Daryl Brook

Personal information
- Date of birth: 19 November 1960 (age 65)
- Place of birth: Holmfirth, England
- Position: Forward

Senior career*
- Years: Team / Apps / (Gls)
- 1977–1980: Huddersfield Town / 1 / (0)
- 1980–1984: Emley / – / (–)
- 1984: Mossley / 5 / (0)
- 1984–1999: Emley

Managerial career
- 2008: A.F.C. Emley (joint caretaker manager)

= Daryl Brook =

English footballer

Daryl Brook (born 19 November 1960) is a former professional footballer who played as a striker for Huddersfield Town, before becoming the coach of Emley.

==Playing career==

===Huddersfield Town===
Daryl Brook began his career at Huddersfield Town, along with his brother Nicky Brook, in the youth ranks and then they both turned professional at the beginning of the 1978–79 season and they both appeared on the team photo for that season.
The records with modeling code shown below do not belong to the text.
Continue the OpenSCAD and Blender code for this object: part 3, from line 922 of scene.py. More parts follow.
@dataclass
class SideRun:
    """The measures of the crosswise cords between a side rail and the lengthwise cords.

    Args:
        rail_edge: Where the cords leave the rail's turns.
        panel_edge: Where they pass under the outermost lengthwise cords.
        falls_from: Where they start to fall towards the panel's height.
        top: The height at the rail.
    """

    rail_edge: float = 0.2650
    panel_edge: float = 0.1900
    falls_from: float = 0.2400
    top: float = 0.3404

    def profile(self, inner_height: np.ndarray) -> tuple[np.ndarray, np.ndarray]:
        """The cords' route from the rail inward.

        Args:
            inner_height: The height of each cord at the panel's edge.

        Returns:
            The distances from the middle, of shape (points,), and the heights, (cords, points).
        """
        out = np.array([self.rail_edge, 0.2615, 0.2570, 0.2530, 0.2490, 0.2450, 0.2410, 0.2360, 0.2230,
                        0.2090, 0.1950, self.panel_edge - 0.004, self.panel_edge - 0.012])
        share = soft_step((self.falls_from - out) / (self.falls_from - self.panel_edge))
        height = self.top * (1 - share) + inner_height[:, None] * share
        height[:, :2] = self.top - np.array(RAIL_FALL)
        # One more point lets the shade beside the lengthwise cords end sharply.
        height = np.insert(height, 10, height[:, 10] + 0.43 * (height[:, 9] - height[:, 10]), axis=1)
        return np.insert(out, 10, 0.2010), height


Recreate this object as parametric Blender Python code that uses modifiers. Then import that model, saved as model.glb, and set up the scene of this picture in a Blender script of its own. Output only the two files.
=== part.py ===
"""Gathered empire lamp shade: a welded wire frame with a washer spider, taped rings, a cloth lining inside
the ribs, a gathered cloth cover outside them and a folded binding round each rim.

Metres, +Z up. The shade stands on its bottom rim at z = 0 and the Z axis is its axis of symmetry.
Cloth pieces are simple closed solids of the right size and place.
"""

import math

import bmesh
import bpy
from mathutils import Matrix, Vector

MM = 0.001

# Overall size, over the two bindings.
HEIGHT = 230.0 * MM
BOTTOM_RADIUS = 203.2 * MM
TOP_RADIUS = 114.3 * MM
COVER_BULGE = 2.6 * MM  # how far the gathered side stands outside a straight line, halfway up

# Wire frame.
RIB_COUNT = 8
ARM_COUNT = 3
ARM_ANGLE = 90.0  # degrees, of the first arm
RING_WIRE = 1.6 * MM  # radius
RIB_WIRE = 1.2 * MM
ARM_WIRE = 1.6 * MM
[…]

It was this season when Daryl made his debut, it was on the second to last game of the season against Hartlepool United. He was to play his second game in the next game at Bootham Crescent against York City but he broke his leg before the match took place and he never played for Huddersfield again. Brook remained at Leeds Road until 1980 when he moved to Emley.

===Emley===
Brook was to start an on-off 25-year relationship with the Welfare Ground outfit, serving as player, coach, physio and caretaker manager. His first spell lasted until 1984 when he transferred to Mossley.

===Mossley===
Daryl Brook was to only make 5 appearances for Mossley and he returned to Emley in the same year, 1984.

===Emley, 2nd Spell===
Brook was to remain a player until he became coach for the 1987–88 season. He had a testimonial year in 1999. He became physiotherapist at Emley in either the late 1990s or 2000s. He left the club, although remained supporter, in the 2000s. He returned in March 2008 to become caretaker manager along with Nicky Bramald following Ray Dennis's resignation. He remained joint- caretaker manager until the end of the season.

As of 2010, Brook is a builder in Shepley, Huddersfield and he has his own business, Daryl Brook Builders.